**Given task:** Write out the whole listing again, exactly as given.

**Source material:**
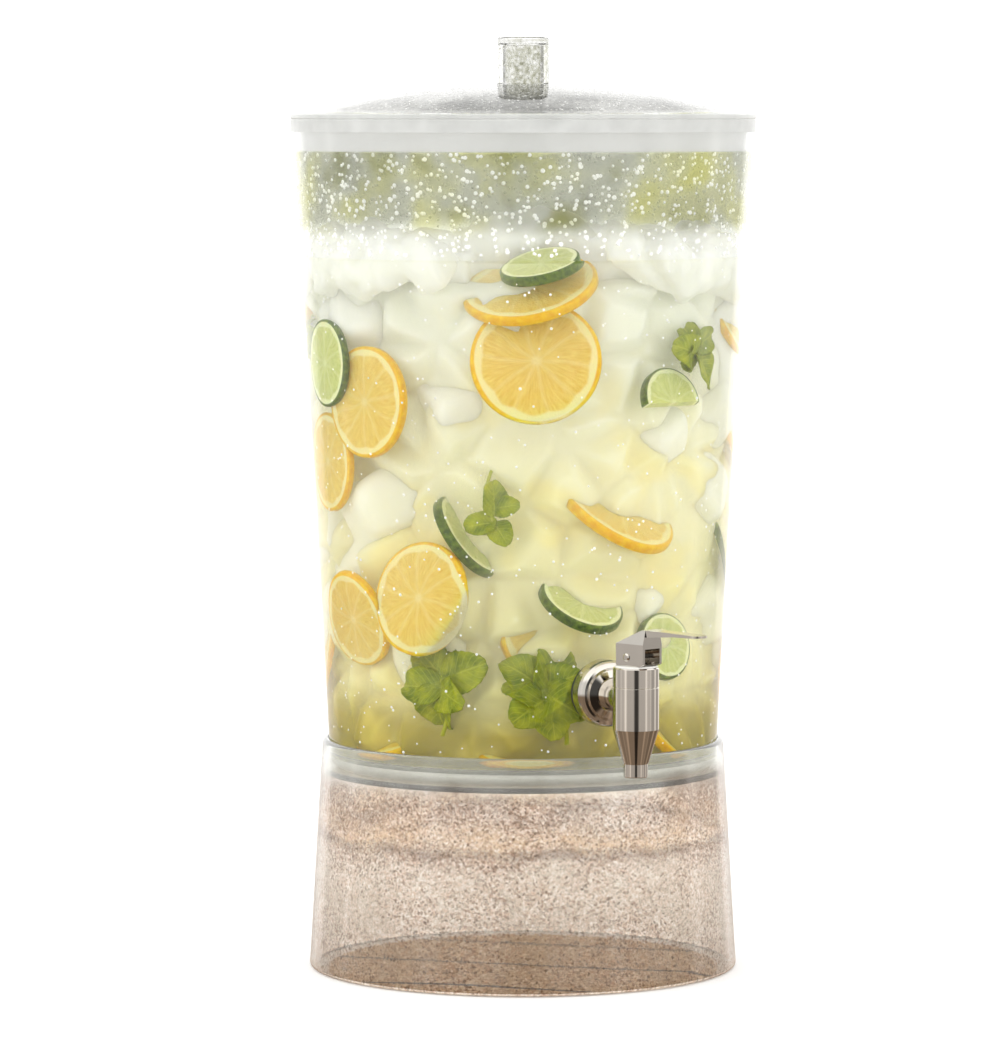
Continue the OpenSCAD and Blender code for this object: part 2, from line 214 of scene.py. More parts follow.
# ---------------- shader graphs
class Graph:
    """A node tree with short calls for the nodes that the materials share."""

    def __init__(self, tree):
        self.tree = tree
        self.coords = None

    @classmethod
    def material(cls, name):
        mat = bpy.data.materials.new(name)
        mat.use_nodes = True
        mat.node_tree.nodes.clear()
        g = cls(mat.node_tree)
        g.mat = mat
        g.bsdf = g.node("ShaderNodeBsdfPrincipled")
        g.out = g.node("ShaderNodeOutputMaterial")
        g.link(g.bsdf.outputs[0], g.out.inputs["Surface"])
        return g

    def node(self, kind):
        return self.tree.nodes.new(kind)

    def link(self, source, target):
        self.tree.links.new(source, target)

    def put(self, socket, value):
        """A number, a colour or another node's output goes into the socket."""
        if isinstance(value, bpy.types.NodeSocket):
            self.link(value, socket)
        elif isinstance(value, (tuple, list)) and len(value) == 3 and socket.type == "RGBA":
            socket.default_value = (*value, 1)
        else:
            socket.default_value = value

    def set(self, name, value):
        self.put(self.bsdf.inputs[name], value)

    def maths(self, operation, a, b=0.0):
        n = self.node("ShaderNodeMath")
        n.operation = operation
        self.put(n.inputs[0], a)
        self.put(n.inputs[1], b)
        return n.outputs[0]

    def add(self, a, b):
        return self.maths("ADD", a, b)

    def take(self, a, b):
        return self.maths("SUBTRACT", a, b)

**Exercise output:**
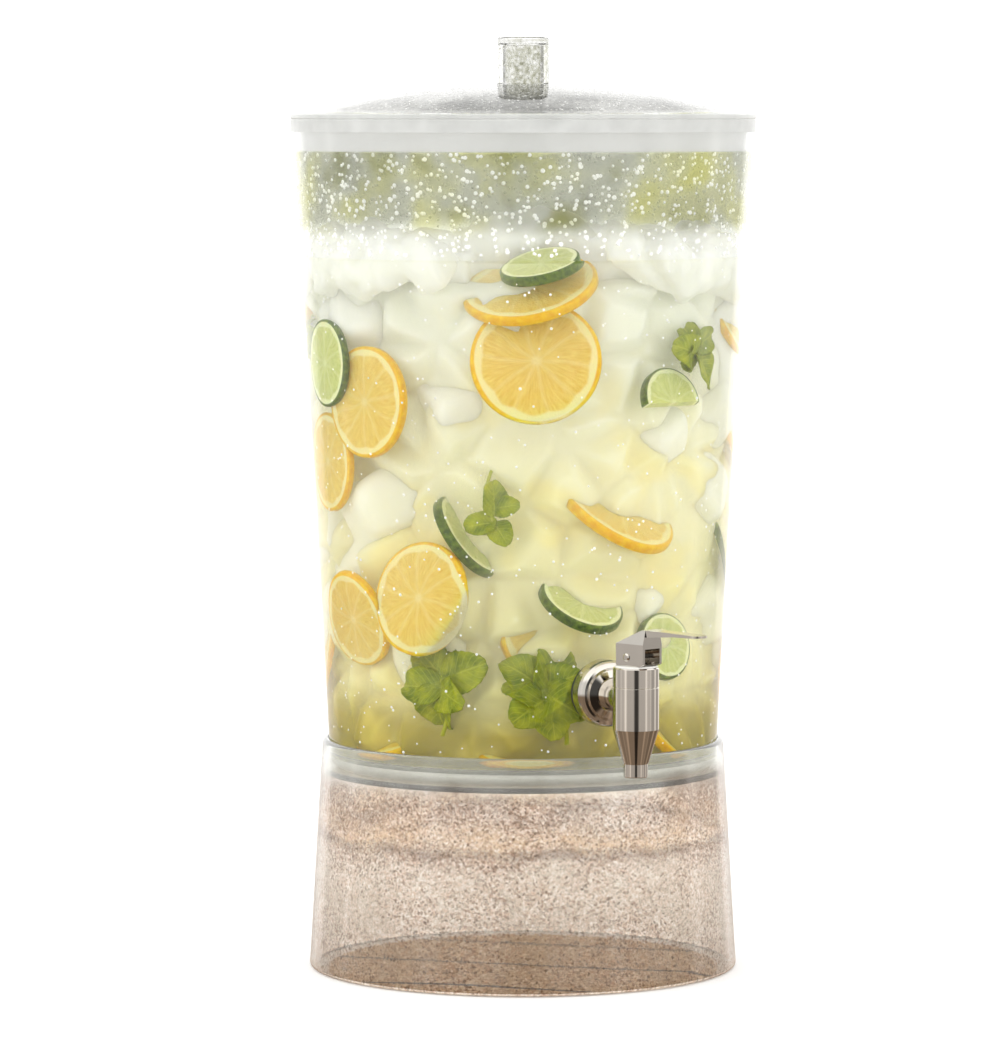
Continue the OpenSCAD and Blender code for this object: part 2, from line 214 of scene.py. More parts follow.
# ---------------- shader graphs
class Graph:
    """A node tree with short calls for the nodes that the materials share."""

    def __init__(self, tree):
        self.tree = tree
        self.coords = None

    @classmethod
    def material(cls, name):
        mat = bpy.data.materials.new(name)
        mat.use_nodes = True
        mat.node_tree.nodes.clear()
        g = cls(mat.node_tree)
        g.mat = mat
        g.bsdf = g.node("ShaderNodeBsdfPrincipled")
        g.out = g.node("ShaderNodeOutputMaterial")
        g.link(g.bsdf.outputs[0], g.out.inputs["Surface"])
        return g

    def node(self, kind):
        return self.tree.nodes.new(kind)

    def link(self, source, target):
        self.tree.links.new(source, target)

    def put(self, socket, value):
        """A number, a colour or another node's output goes into the socket."""
        if isinstance(value, bpy.types.NodeSocket):
            self.link(value, socket)
        elif isinstance(value, (tuple, list)) and len(value) == 3 and socket.type == "RGBA":
            socket.default_value = (*value, 1)
        else:
            socket.default_value = value

    def set(self, name, value):
        self.put(self.bsdf.inputs[name], value)

    def maths(self, operation, a, b=0.0):
        n = self.node("ShaderNodeMath")
        n.operation = operation
        self.put(n.inputs[0], a)
        self.put(n.inputs[1], b)
        return n.outputs[0]

    def add(self, a, b):
        return self.maths("ADD", a, b)

    def take(self, a, b):
        return self.maths("SUBTRACT", a, b)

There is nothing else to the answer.